An implementation in Facebook’s PyTorch framework — PySlowFast — is available on GitHub, along with trained models.

As the research team points out in a preprint paper, slow motions occur statistically more often than fast motions, and the recognition of semantics like colors, textures, and lighting can be refreshed slowly without compromising accuracy. On the other hand, it’s beneficial to analyze performed motions — like clapping, waving, shaking, walking, or jumping — at a high temporal resolution (i.e., using a greater number of frames), because they evolve faster than their subject identities.

That’s where SlowFast comes in. It comprises two pathways, one of which operates at a low frame rate and slow refreshing speed optimized to capture information given by a few images or sparse frames. In contrast, the other pathway captures rapidly changing motion with a fast refreshing speed and high temporal resolution.

Facebook SlowFast AI

Above: Facebook’s SlowFast classifying a video.

Image Credit: Facebook

The researchers assert that by treating the raw video at different temporal rates, SlowFast allows its two pathways to develop their own video modeling expertise. The slower path becomes better at recognizing static areas in the frame that don’t change or that change slowly, while the faster path learns to reliably suss out actions in dynamic areas.
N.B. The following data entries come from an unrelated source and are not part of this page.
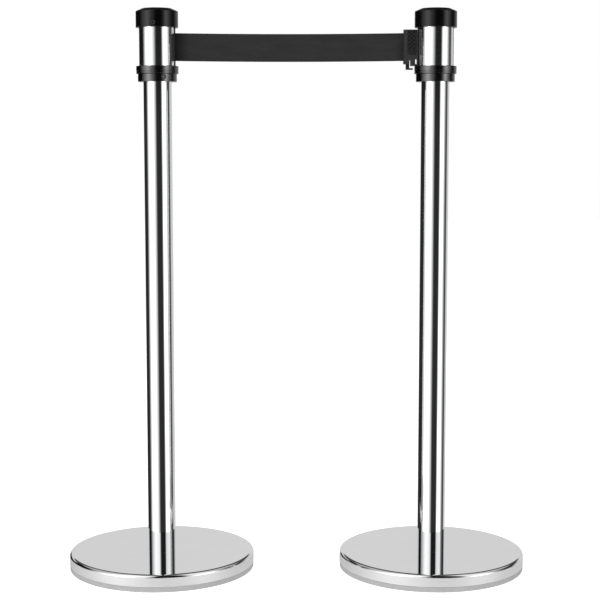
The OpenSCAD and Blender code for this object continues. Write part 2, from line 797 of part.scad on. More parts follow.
end_post() collar_screw();  // end_post_collar_screw
end_post() upper_collar();  // end_post_upper_collar
end_post() sleeve();  // end_post_sleeve
end_post() receiver();  // end_post_near_receiver
end_post() rotate(180) receiver();  // end_post_far_receiver
end_post() core();  // end_post_core
end_post() head_plate(insert_in - 4, 0);  // end_post_head_plate
end_post() head_bolts();  // end_post_head_bolts
end_post() cap();  // end_post_cap
end_post() cap_screw();  // end_post_cap_screw
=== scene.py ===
import bmesh
import bpy
import math
import numpy as np
from mathutils import Matrix, Vector


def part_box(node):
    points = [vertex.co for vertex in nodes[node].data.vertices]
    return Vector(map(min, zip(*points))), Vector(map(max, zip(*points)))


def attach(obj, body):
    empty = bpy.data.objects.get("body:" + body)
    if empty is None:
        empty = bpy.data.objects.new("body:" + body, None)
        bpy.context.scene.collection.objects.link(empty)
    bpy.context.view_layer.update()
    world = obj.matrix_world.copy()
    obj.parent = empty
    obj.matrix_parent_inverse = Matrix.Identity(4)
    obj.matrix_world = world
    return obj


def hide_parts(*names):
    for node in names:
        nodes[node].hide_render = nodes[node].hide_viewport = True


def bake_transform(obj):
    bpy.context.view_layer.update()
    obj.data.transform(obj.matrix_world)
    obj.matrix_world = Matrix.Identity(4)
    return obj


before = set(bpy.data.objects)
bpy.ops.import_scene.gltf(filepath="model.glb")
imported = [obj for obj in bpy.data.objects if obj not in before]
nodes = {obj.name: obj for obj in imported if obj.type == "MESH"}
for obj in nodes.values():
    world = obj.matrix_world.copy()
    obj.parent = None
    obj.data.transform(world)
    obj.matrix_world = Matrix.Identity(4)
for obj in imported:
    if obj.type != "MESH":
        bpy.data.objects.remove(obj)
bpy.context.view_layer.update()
print("frame loaded:", len(nodes), "pieces")

# The camera stands at head height of the posts and looks slightly down
camera = {"place": (0.0065, -2.6766, 0.7856), "tilt": 83.85, "lens": 88.32}
eye = bpy.data.cameras.new("studioCamera")
eye.lens, eye.sensor_width, eye.clip_end = camera["lens"], 36, 60
eyeObject = bpy.data.objects.new("studioCamera", eye)
eyeObject.location, eyeObject.rotation_euler = camera["place"], (math.radians(camera["tilt"]), 0, 0)
bpy.context.collection.objects.link(eyeObject)
bpy.context.scene.camera = eyeObject
bpy.context.scene.view_settings.view_transform = "Standard"


# Wraps a socket, so that shader maths reads as an ordinary sum
class Wire:
    def __init__(self, finish, socket):
        self.finish, self.socket = finish, socket

    def math(self, operation, *others):
        return self.finish.node("ShaderNodeMath", {"operation": operation}, dict(enumerate((self,) + others)))

    def swapped(self, operation, other):
        return self.finish.node("ShaderNodeMath", {"operation": operation}, {0: other, 1: self})

    def __add__(self, other): return self.math("ADD", other)
    def __sub__(self, other): return self.math("SUBTRACT", other)
    def __mul__(self, other): return self.math("MULTIPLY", other)
    def __truediv__(self, other): return self.math("DIVIDE", other)
    def __pow__(self, other): return self.math("POWER", other)
    def __neg__(self): return self.math("MULTIPLY", -1)
    def __rsub__(self, other): return self.swapped("SUBTRACT", other)
    def __rtruediv__(self, other): return self.swapped("DIVIDE", other)
    __radd__, __rmul__ = __add__, __mul__

    def sine(self): return self.math("SINE")
    def size(self): return self.math("ABSOLUTE")
    def floor(self): return self.math("FLOOR")

    # 0 below low, 1 above high, an even slope between
    def ramp(self, low, high):
        return self.finish.node("ShaderNodeMapRange", {}, {0: self, 1: low, 2: high, 3: 0.0, 4: 1.0})


# A node tree of a material or of the world, filled through one method
class Finish:
    def __init__(self, name, world=False):
        owner = (bpy.data.worlds if world else bpy.data.materials).new(name)
        owner.use_nodes = True
        self.owner, self.tree = owner, owner.node_tree
        self.tree.nodes.clear()

    def node(self, kind, settings=None, inputs=None, out=0):
        made = self.tree.nodes.new(kind)
        for key, value in (settings or {}).items():
            if key == "stops":  # (position, grey or colour) along a colour ramp
                while len(made.color_ramp.elements) < len(value):
                    made.color_ramp.elements.new(0.5)
                for element, (place, shade) in zip(made.color_ramp.elements, value):
                    element.position = place
                    element.color = (shade,) * 3 + (1,) if np.isscalar(shade) else tuple(shade) + (1,)
            else:
                setattr(made, key, value)
        for key, value in (inputs or {}).items():
            if isinstance(value, Wire):
                self.tree.links.new(value.socket, made.inputs[key])
            else:
                made.inputs[key].default_value = value
        return Wire(self, made.outputs[out])

    def place(self, stretch=(1, 1, 1)):
        spot = self.node("ShaderNodeTexCoord", out="Object")
        return self.node("ShaderNodeMapping", {}, {"Vector": spot, "Scale": stretch})

    def noise(self, vector, scale, detail=3.0, rough=0.5):
        return self.node("ShaderNodeTexNoise", {}, {"Vector": vector, "Scale": scale, "Detail": detail, "Roughness": rough})

    def blendColour(self, amount, first, second):  # each colour is a wire or three numbers
        first, second = (c if isinstance(c, Wire) else tuple(c) + (1,) for c in (first, second))
        return self.node("ShaderNodeMix", {"data_type": "RGBA"}, {0: amount, 6: first, 7: second}, out=2)

    def bump(self, height, strength, distance):
        return self.node("ShaderNodeBump", {}, {"Height": height, "Strength": strength, "Distance": distance})

    # Constants go straight onto the shader's sockets, and the varied ones are wired
    def surface(self, **sockets):
        shader = self.node("ShaderNodeBsdfPrincipled", {}, {key.replace("_", " "): value for key, value in sockets.items()})
        end = self.tree.nodes.new("ShaderNodeOutputMaterial")
        self.tree.links.new(shader.socket, end.inputs["Surface"])
        return self.owner


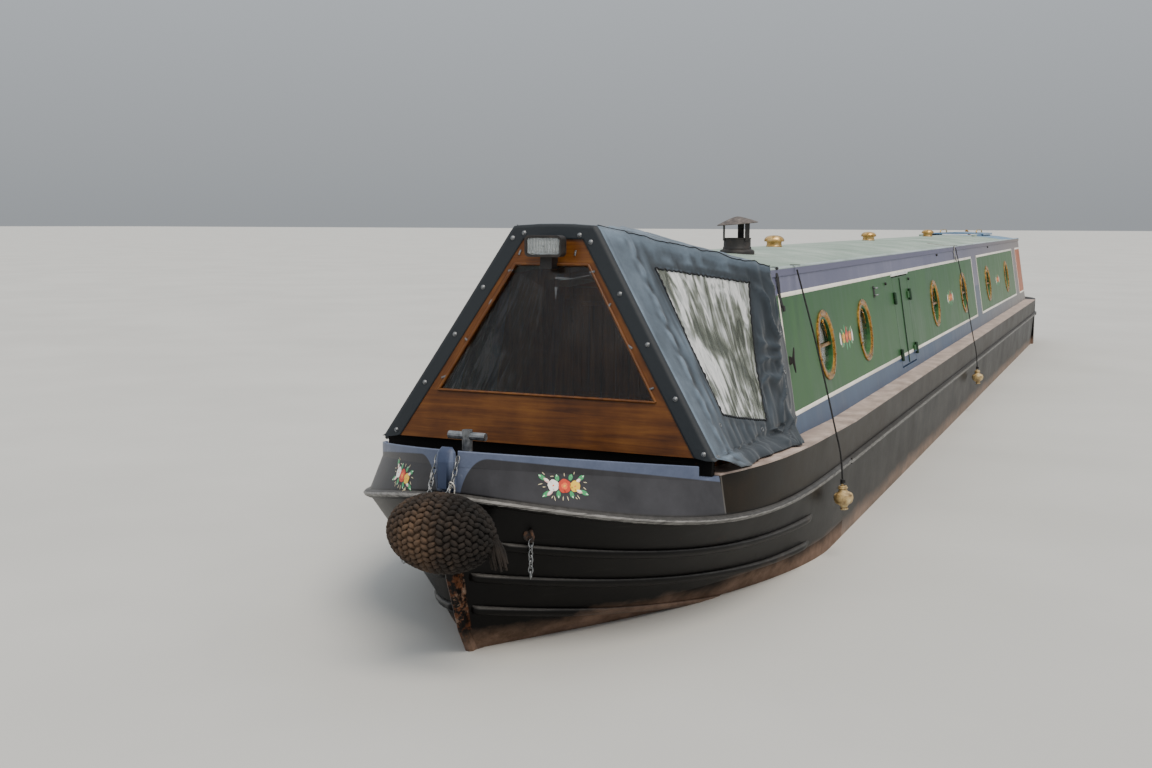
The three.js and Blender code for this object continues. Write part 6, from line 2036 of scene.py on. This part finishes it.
knob = turned("knob", [(0.024, 0), (0.024, 0.003), (0.009, 0.006), (0.008, 0.018), (0.015, 0.022), (0.020, 0.030),
                       (0.018, 0.038), (0.010, 0.043), (0.003, 0.044)], polished_brass, 28, 50, (False, True))
for name, side in SIDES.items():
    low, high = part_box(f"rear_door_{name}")
    centre_y = (low[1] + high[1]) / 2 - side * 0.008
    aft = Matrix(((0, 0, -1, -7.312), (-1, 0, 0, centre_y), (0, 1, 0, 0), (0, 0, 0, 1)))
    pieces = [moulding(0.215, 0.300, slate_enamel), moulding(0.215, 0.300, slate_enamel)]
    for piece, z in zip(pieces, (1.520, 1.865)):
        piece.data.transform(aft @ Matrix.Translation((0, z, -0.003)))
    place = Matrix.Translation((0, -side * 0.118, 0)) @ aft @ Matrix.Translation((0, 1.690, -0.003))
    placed(joined(f"rear_door_panels_{name}", *pieces, twin(knob, "knob", place)), f"rear_door_{name}")

    low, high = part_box(f"front_door_{name}")
    centre_y = (low[1] + high[1]) / 2 - side * 0.008
    fore = Matrix(((0, 0, 1, 6.362), (1, 0, 0, centre_y), (0, 1, 0, 0), (0, 0, 0, 1)))
    lower, upper = moulding(0.245, 0.420, door_wood), moulding(0.245, 0.520, door_wood)
    lower.data.transform(fore @ Matrix.Translation((0, 1.120, -0.003)))
    upper.data.transform(fore @ Matrix.Translation((0, 1.700, -0.003)))
    window = slab("window", (0.190, 0.465, 0.003), glass, 0.0008)
    window.data.transform(fore @ Matrix.Translation((0, 1.700, 0.0055)))
    place = Matrix.Translation((0, -side * 0.130, 0)) @ fore @ Matrix.Translation((0, 1.390, -0.003))
    placed(joined(f"front_door_panels_{name}", lower, upper, window, twin(knob, "knob", place)),
           f"front_door_{name}")

rails = []
for y in (-0.250, 0.250):
    path = [(-7.180, y, 2.214), (-7.175, y, 2.252), (-7.140, y, 2.262), (-6.600, y, 2.262), (-6.565, y, 2.252),
            (-6.560, y, 2.214)]
    rails.append(tube("rail", path, 0.009, polished_brass, 12))
placed(joined("slide_rails", *rails), "sliding_hatch")
pull = tube("pull", [(0, -0.050, 0.0), (0, -0.046, 0.020), (0, -0.030, 0.028), (0, 0.030, 0.028),
                     (0, 0.046, 0.020), (0, 0.050, 0.0)], 0.005, galvanised, 10)
pull.data.transform(Matrix.Translation((7.930, 0, 1.338)))
placed(pull, "gas_locker_lid").name = "locker_pull"
bpy.data.objects.remove(knob)
print("doors dressed")
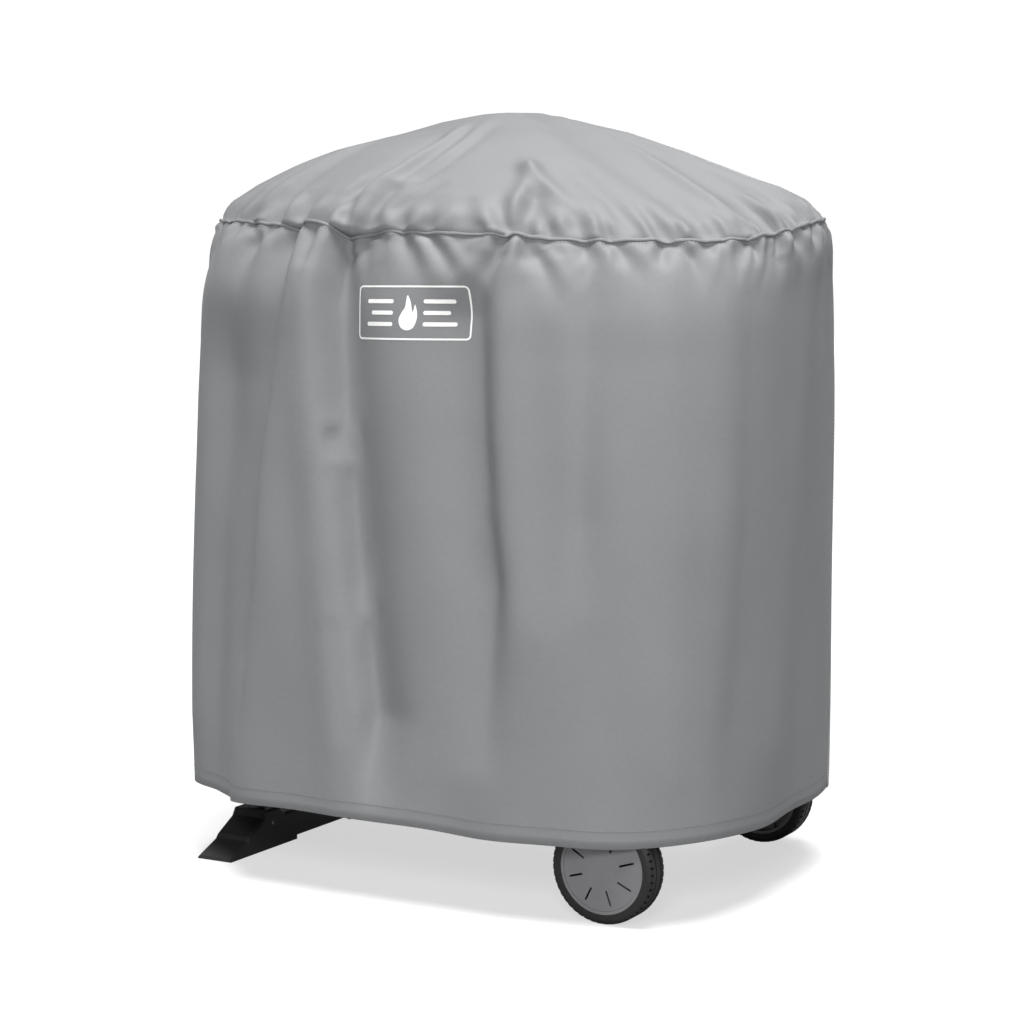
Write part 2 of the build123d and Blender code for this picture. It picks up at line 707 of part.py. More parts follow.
def cart_nodes():
    """Every fixed piece of the cart."""
    bolts, low_bolts = frame_bolts(), foot_bolts()
    shaft = axle()
    outlines = [
        leg_bar(LEFT_LEG_X, LEG_SOCKET_Z, LEG_RADIUS), leg_bar(RIGHT_LEG_X, RIGHT_LEG_LOW, LEG_RADIUS),
    ]
    rails = {
        "front_low_rail": rail(-LEG_Y, LOW_RAIL_Z, outlines),
        "back_low_rail": rail(LEG_Y, LOW_RAIL_Z, outlines),
        "front_top_rail": rail(-LEG_Y, TOP_RAIL_Z, outlines),
        "back_top_rail": rail(LEG_Y, TOP_RAIL_Z, outlines),
    }
    nodes = {
        "left_leg_frame": leg_frame(LEFT_LEG_X, LEG_SOCKET_Z) - bolts - low_bolts,
        "right_leg_frame": leg_frame(RIGHT_LEG_X, RIGHT_LEG_LOW) - bolts - shaft,
        "left_foot_bar": foot_bar() - low_bolts,
        "axle": shaft,
        "axle_spacers": on_axle(LEG_Y + LEG_RADIUS + 0.5, WHEEL_Y - 13.3, 8, AXLE_RADIUS),
        "axle_push_caps": on_axle(WHEEL_Y + 13.3, WHEEL_Y + 16, 11, AXLE_RADIUS),
        "leg_end_plugs": leg_end_plugs(),
        "frame_bolts": bolts,
        "foot_bolts": low_bolts,
        "shelf": shelf(),
    }
    for name, made in rails.items():
        nodes[name] = made - bolts
    return nodes


def grill_nodes():
    """Every fixed piece of the grill."""
    box_outline = tub_outline()
    lid_outline = body_through(LID_SECTIONS)
    grip = lid_handle()
    keep_clear = box_outline + lid_outline
    burner_ends = (BURNER_ENDS[0] - BURNER_CAP, BURNER_ENDS[1] + BURNER_CAP)
    burner_outline = rod((burner_ends[0], 0, BURNER_Z), (burner_ends[1], 0, BURNER_Z), BURNER_RADIUS)
    inside = tub_hollow()
    shelves = {side: side_shelf(side) for side in (-1, 1)}
    nodes = {
        "cook_box": tub(),
        "left_cook_box_rest": tub_rest(-TUB_REST_X),
        "right_cook_box_rest": tub_rest(TUB_REST_X),
        "drip_tray": drip_tray(),
        "cooking_grate": grate(),
        "grate_rests": grate_rests(inside),
        "lid": lid(),
        "lid_handle": grip,
        "lid_handle_posts": handle_posts(lid_outline, grip),
        "lid_hinge_leaves": hinge_leaves(True, keep_clear),
        "cook_box_hinge_leaves": hinge_leaves(False, keep_clear),
        "hinge_pins": hinge_pins(),
        "burner_tube": burner() - gas_feed_outline(),
        "burner_saddles": burner_brackets(burner_outline),
        "gas_feed_pipe": gas_feed() - burner_outline,
        "control_box": control_box() - box_outline,
        "valve_body": valve_body(),
        "left_side_shelf": shelves[-1],
        "right_side_shelf": shelves[1],
        "left_shelf_gussets": shelf_brackets(-1, box_outline + shelves[-1]),
        "right_shelf_gussets": shelf_brackets(1, box_outline + shelves[1]),
    }
    return nodes


def gas_feed_outline():
    """The feed pipe as a solid bar, for its hole in the burner."""
    return rod((KNOB_X, VALVE_BACK, BURNER_Z), (KNOB_X, -4, BURNER_Z), FEED_RADIUS)


def knob_nodes():
    """The knob and the spindle it turns."""
    shaft = spindle()
    return {"control_knob": knob(shaft), "knob_spindle": shaft}


def main():
    """Builds every piece and writes one file for each."""
    os.makedirs("parts", exist_ok=True)
    nodes = {
        **cover_nodes(), **cart_nodes(), **grill_nodes(), **knob_nodes(), **wheel(-1), **wheel(1),
    }
    for name, made in nodes.items():
        solids = ShapeList(made).solids() if isinstance(made, list) else made.solids()
        shape = Compound(children=list(solids)) if len(solids) > 1 else solids[0]
        shape.label = name
        export_step(shape, f"parts/{name}.step")
        print(name, len(solids), round(sum(s.volume for s in solids)))


main()
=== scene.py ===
"""A fitted cloth grill cover over a small cart grill: the cloth, its seams and every finish.

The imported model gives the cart, the wheels and the grill. This script adds the cover's cloth
panels, drapes them, sews and prints them, and dresses every piece. Lengths are in metres.
"""

import json
import logging
import math
from dataclasses import dataclass
from enum import Enum

import bmesh
import bpy
import numpy as np
from mathutils import Matrix, Vector
from mathutils.bvhtree import BVHTree


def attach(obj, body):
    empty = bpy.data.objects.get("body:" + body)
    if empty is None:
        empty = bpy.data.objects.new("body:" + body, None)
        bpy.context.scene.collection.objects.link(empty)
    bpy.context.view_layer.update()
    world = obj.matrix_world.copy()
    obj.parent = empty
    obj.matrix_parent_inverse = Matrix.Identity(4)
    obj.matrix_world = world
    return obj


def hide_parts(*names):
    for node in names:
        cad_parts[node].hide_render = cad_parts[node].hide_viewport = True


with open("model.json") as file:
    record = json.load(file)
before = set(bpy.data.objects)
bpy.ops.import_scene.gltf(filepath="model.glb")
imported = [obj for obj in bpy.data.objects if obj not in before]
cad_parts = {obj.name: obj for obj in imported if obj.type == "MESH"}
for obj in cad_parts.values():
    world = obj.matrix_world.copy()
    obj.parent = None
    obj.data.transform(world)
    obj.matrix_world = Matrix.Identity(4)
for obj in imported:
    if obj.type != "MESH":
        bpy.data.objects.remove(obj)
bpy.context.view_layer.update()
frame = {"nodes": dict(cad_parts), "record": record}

LOG = logging.getLogger("grill_cover")
FRONT_TURN = 270.0


# ------------------------------------------------------------------ finishes


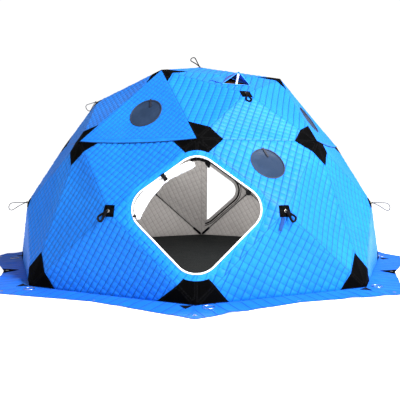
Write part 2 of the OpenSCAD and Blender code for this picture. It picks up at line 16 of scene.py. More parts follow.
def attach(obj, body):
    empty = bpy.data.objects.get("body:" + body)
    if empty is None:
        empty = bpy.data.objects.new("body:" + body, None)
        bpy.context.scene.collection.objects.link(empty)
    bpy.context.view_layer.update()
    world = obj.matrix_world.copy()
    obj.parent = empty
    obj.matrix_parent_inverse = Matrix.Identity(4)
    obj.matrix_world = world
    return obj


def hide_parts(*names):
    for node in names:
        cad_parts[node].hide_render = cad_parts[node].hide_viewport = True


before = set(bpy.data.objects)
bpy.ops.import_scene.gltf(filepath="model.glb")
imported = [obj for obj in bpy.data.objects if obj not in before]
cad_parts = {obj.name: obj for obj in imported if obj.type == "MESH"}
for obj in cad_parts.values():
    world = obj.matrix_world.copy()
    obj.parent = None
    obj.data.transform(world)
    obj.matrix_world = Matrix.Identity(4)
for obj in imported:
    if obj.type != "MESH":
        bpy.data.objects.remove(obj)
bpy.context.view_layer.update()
bpy.context.scene.view_settings.view_transform = "Standard"

# %% [markdown]
# The shell is a set of flat facets between a few points: eight ground corners,
# eight eave corners, four crown corners and one hub a panel. Repeating those few
# driving sizes here lets the cloth be laid exactly where the CAD plates are.

# %% Points on the shell, in metres
WALLS, ROOFS = 8, 4
GROUND_R, EAVE_R, EAVE_Z = 2.050, 1.563, 1.272
CROWN_R, CROWN_Z = 0.940, 1.986
WALL_HUB, ROOF_HUB, CROWN_BULGE = (0.647, 0.204), (0.503, 0.154), 0.197
WALL_TURN, ROOF_TURN = 360 / WALLS, 360 / ROOFS


def spot(radius, turn, z):
    """A point at an angle counted from the front round towards +X."""
    a = math.radians(turn)
    return np.array([radius * math.sin(a), -radius * math.cos(a), z])


def unit(v):
    return v / np.linalg.norm(v)


ground = [spot(GROUND_R, WALL_TURN * k, 0) for k in range(WALLS)]
eave = [spot(EAVE_R, WALL_TURN * k, EAVE_Z) for k in range(WALLS)]
crown = [spot(CROWN_R, ROOF_TURN * k - WALL_TURN / 2, CROWN_Z) for k in range(ROOFS)]


def with_hub(a, b, c, d, up, bulge):
    """Four corners, anticlockwise from outside, and the hub pushed out between them."""
    foot, head = (a + b) / 2, (c + d) / 2
    rise = unit(head - foot)
    return [a, b, c, d, foot + up * rise + bulge * np.cross(unit(b - a), rise)]


WALL_NAMES = ["wall_front_right", "wall_right_front", "wall_right_back", "wall_back_right",
              "wall_back_left", "wall_left_back", "wall_left_front", "wall_front_left"]
ROOF_NAMES = ["roof_front", "roof_right", "roof_back", "roof_left"]
CORNER_NAMES = ["roof_corner_front", "roof_corner_right", "roof_corner_back", "roof_corner_left"]
panels = {}
for k, name in enumerate(WALL_NAMES):
    j = (k + 1) % WALLS
    panels[name] = with_hub(ground[k], ground[j], eave[j], eave[k], *WALL_HUB)
for k, name in enumerate(ROOF_NAMES):
    j = (k + 1) % ROOFS
    panels[name] = with_hub(eave[2 * k], eave[2 * k + 1], crown[j], crown[k], *ROOF_HUB)
crown_side = np.linalg.norm(crown[1] - crown[0])
panels["roof_crown"] = with_hub(*crown, crown_side / 2, CROWN_BULGE)
print("a wall's hub is at", panels[WALL_NAMES[0]][4].round(3))

# %% [markdown]
# A facet knows its own level direction, its upward direction and the way out.
# Where two facets meet, a point on the shared edge has to be moved out along the
# direction that suits both, or the cloth would open up or overlap there. That
# direction is found once for each edge and corner from the facets round it.

# %% A facet and its own plane
class Facet:
    def __init__(self, panel, corners, level):
        self.panel, self.corners = panel, corners
        self.out = unit(np.cross(corners[1] - corners[0], corners[2] - corners[0]))
        self.x = unit(level - (level @ self.out) * self.out)
        self.y = np.cross(self.out, self.x)
        self.flat_corners = self.flat(np.array(corners))
        self.patches, self.door, self.window, self.number = [], None, None, 0

    def flat(self, p):
        """Points in space as points in the facet's own plane."""
        p = np.atleast_2d(p) - self.corners[0]
        return np.stack([p @ self.x, p @ self.y], 1)

    def raised(self, q):
        """Points in the facet's plane as points in space."""
        return self.corners[0] + np.outer(q[:, 0], self.x) + np.outer(q[:, 1], self.y)


facets = []
for name, p in panels.items():
    for i in range(4):
        facets.append(Facet(name, [p[i], p[(i + 1) % 4], p[4]], p[1] - p[0]))
for k, name in enumerate(CORNER_NAMES):
    a, b = eave[2 * k - 1], eave[2 * k]
    facets.append(Facet(name, [a, b, crown[k]], b - a))
print(len(facets), "facets")

# %% [markdown]
# A fold is shared by two facets and a corner by up to seven. Each has one way out
# that moves a point the same distance off every facet round it, found by least
# squares.

# %% The way out at edges and corners
EDGE_NEAR, CORNER_NEAR, HALF_MM = 2e-4, 4e-4, 2000


def point_key(p):
    return tuple(int(round(c * HALF_MM)) for c in p)


def shared_out(ways):
    """The offset that moves a point one unit out from every facet round it."""
    return np.linalg.lstsq(np.array(ways), np.ones(len(ways)), rcond=None)[0]


edge_ways, corner_ways = {}, {}
for f in facets:
    for i in range(3):
        a, b = point_key(f.corners[i]), point_key(f.corners[(i + 1) % 3])
        edge_ways.setdefault(frozenset((a, b)), []).append(f.out)
        corner_ways.setdefault(a, []).append(f.out)
print(len(edge_ways), "edges and", len(corner_ways), "corners")


def outwards(f, q):
    """For each point in facet f, the direction to move it out, right at the edges too."""
    ways = np.tile(f.out, (len(q), 1))
    if f.panel == "level":
        return ways
    for i in range(3):
        a, b = f.flat_corners[i], f.flat_corners[(i + 1) % 3]
        key = frozenset((point_key(f.corners[i]), point_key(f.corners[(i + 1) % 3])))
        along = unit(b - a)
        off = abs((q - a) @ np.array([along[1], -along[0]]))
        ways[off < EDGE_NEAR] = shared_out(edge_ways[key])
    for i in range(3):
        near = np.linalg.norm(q - f.flat_corners[i], axis=1) < CORNER_NEAR
        ways[near] = shared_out(corner_ways[point_key(f.corners[i])])
    return ways


# %% [markdown]
# The doorway is a kite with round corners that straddles a wall seam, and the
# windows are circles. Both are described by a signed distance: negative inside,
# positive outside, in metres. One such number serves to cut the cloth, to calm
# the quilting near the edge and to lay the trim.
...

The information of the two pathways is fused, such that data from the fast pathway is fed into the slow pathway via lateral connections throughout the network. This allows the slow pathway to become aware of the results from the fast pathway, and it allows the results to be concatenated into a fully connected classification layer.

To evaluate SlowFast’s performance, the team tested the model on two popular data sets: DeepMind’s Kinetics-400 and Google’s AVA. The former includes short 10-second scenes from hundreds of thousands of YouTube videos, with 400 categories of human actions represented in at least 400 videos. On the other hand, AVA includes 430 15-minute annotated YouTube videos with 80 annotated visual actions.

SlowFast achieved state-of-the-art results on both data sets, surpassing the best top-1 score in Kinetics-400 by 5.1% (79.0% versus 73.9%) and the best top-5 score by 2.7% (93.6% versus 90.9%). It also achieves a median average precision of 28.3 (mAP) on AVA (a substantial improvement on the state-of-the-art of 21.9 mAP). Interestingly, but perhaps unsurprisingly, the paper’s coauthors note that the compute cost of the slow pathway was 4 times larger than that of the fast pathway.

“We hope that this SlowFast concept will foster further research in video recognition … [We’ve demonstrated that] the Fast pathway can be made very lightweight by reducing its channel capacity, yet can learn useful temporal information for video recognition,” wrote the researchers. “The time axis is a special dimension. This paper has investigated an architecture design that contrasts the speed along this axis.”